Aim of the exercise: Whenever a line contains the string "Blender", copy it out of the entries.

Supplied records:
----------------
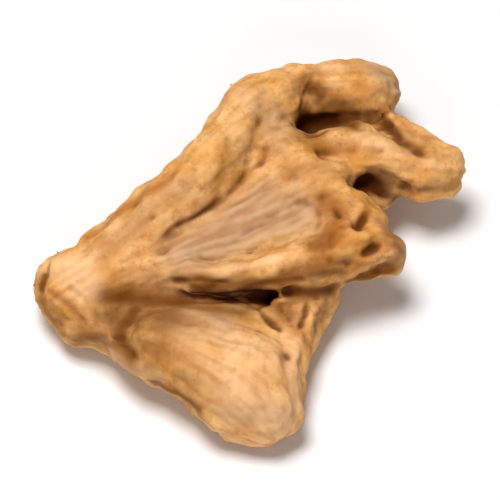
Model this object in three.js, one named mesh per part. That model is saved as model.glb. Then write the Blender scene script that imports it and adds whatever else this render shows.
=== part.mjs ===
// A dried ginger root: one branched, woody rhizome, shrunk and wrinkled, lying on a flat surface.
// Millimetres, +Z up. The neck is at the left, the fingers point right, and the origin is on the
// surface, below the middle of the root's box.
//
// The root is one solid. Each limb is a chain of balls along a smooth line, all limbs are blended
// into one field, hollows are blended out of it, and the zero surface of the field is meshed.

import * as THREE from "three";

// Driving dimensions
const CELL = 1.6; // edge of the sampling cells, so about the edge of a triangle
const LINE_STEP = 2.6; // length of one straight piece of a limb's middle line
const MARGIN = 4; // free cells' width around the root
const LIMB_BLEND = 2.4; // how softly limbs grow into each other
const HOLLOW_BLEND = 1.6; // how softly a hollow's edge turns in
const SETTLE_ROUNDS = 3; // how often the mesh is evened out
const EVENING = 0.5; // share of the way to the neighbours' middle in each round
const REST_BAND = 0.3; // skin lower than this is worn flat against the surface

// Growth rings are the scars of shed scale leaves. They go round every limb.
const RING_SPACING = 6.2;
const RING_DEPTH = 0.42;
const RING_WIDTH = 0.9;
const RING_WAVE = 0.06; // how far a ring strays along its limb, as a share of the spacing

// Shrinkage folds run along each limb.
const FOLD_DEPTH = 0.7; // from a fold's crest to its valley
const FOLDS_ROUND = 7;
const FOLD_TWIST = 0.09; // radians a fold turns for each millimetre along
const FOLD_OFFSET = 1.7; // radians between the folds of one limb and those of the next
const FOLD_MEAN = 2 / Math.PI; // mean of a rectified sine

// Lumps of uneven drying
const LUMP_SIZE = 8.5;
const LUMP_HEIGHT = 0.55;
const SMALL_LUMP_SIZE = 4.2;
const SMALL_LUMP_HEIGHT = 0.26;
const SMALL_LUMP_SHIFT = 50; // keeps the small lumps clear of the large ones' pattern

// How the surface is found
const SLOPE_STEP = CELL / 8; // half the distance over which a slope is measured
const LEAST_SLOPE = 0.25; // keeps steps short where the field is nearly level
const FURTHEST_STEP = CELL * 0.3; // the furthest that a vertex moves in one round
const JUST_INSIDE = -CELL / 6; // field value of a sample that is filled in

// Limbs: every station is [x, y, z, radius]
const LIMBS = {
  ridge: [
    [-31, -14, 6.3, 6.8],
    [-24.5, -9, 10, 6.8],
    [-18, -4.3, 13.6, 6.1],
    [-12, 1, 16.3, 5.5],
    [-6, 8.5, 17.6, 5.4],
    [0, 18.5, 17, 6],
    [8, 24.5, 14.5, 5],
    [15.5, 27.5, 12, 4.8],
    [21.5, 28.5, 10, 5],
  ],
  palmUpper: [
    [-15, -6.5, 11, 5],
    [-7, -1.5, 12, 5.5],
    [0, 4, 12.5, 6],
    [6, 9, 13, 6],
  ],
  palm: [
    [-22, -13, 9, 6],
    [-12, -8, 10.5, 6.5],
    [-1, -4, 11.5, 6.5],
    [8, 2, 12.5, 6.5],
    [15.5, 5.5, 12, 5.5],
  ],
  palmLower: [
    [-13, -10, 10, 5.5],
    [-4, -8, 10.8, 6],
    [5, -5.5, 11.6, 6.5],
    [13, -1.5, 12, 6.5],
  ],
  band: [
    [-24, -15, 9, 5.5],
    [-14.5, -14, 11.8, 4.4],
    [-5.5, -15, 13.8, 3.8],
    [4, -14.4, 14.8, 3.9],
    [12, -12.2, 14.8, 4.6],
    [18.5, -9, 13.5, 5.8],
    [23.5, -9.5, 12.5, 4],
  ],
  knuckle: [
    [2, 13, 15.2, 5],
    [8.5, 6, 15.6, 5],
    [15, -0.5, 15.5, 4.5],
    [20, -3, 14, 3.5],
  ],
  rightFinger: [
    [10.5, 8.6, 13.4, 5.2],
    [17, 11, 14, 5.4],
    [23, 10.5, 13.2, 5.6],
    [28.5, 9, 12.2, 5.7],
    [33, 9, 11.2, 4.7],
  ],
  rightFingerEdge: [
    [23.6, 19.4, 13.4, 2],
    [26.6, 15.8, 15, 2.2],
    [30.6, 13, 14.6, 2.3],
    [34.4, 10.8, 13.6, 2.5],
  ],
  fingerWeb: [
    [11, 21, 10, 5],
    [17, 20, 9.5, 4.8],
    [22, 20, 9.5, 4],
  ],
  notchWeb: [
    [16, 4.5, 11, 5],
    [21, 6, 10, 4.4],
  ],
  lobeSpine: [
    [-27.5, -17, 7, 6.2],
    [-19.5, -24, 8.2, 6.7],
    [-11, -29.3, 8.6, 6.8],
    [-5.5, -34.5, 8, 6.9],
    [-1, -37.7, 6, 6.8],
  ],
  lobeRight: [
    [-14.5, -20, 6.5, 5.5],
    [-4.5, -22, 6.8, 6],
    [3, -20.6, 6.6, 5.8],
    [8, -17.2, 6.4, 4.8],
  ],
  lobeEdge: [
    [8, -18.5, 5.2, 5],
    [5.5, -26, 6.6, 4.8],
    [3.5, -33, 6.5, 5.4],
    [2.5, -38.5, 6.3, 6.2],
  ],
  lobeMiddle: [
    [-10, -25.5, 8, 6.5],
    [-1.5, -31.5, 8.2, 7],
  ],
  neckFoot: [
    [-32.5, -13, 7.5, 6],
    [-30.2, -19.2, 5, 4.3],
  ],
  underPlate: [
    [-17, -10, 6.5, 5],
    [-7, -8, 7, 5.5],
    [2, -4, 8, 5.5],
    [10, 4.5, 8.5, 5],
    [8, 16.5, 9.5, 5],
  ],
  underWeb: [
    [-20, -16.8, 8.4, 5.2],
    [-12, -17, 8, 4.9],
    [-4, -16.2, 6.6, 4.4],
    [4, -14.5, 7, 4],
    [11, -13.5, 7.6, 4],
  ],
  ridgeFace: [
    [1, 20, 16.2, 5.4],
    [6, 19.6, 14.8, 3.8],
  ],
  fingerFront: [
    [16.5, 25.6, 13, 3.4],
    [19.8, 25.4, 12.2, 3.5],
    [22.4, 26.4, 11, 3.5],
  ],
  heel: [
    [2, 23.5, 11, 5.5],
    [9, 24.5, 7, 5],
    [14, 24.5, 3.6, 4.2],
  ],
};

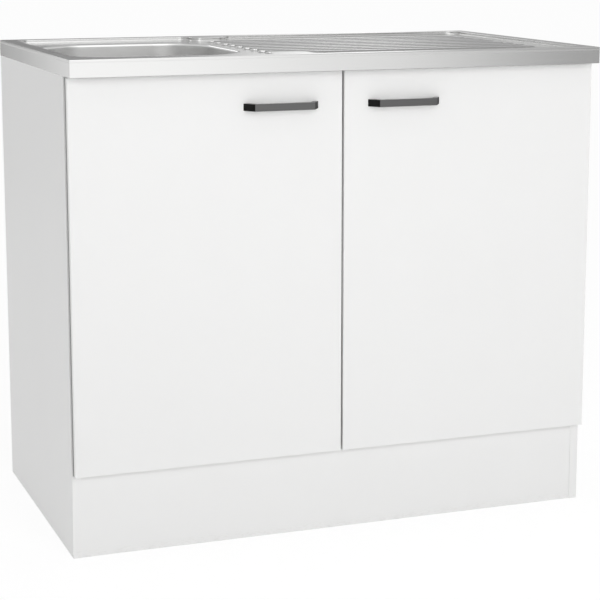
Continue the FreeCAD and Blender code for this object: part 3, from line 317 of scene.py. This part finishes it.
----------------
Solution to this task:
Model this object in three.js, one named mesh per part. That model is saved as model.glb. Then write the Blender scene script that imports it and adds whatever else this render shows.
Continue the FreeCAD and Blender code for this object: part 3, from line 317 of scene.py. This part finishes it.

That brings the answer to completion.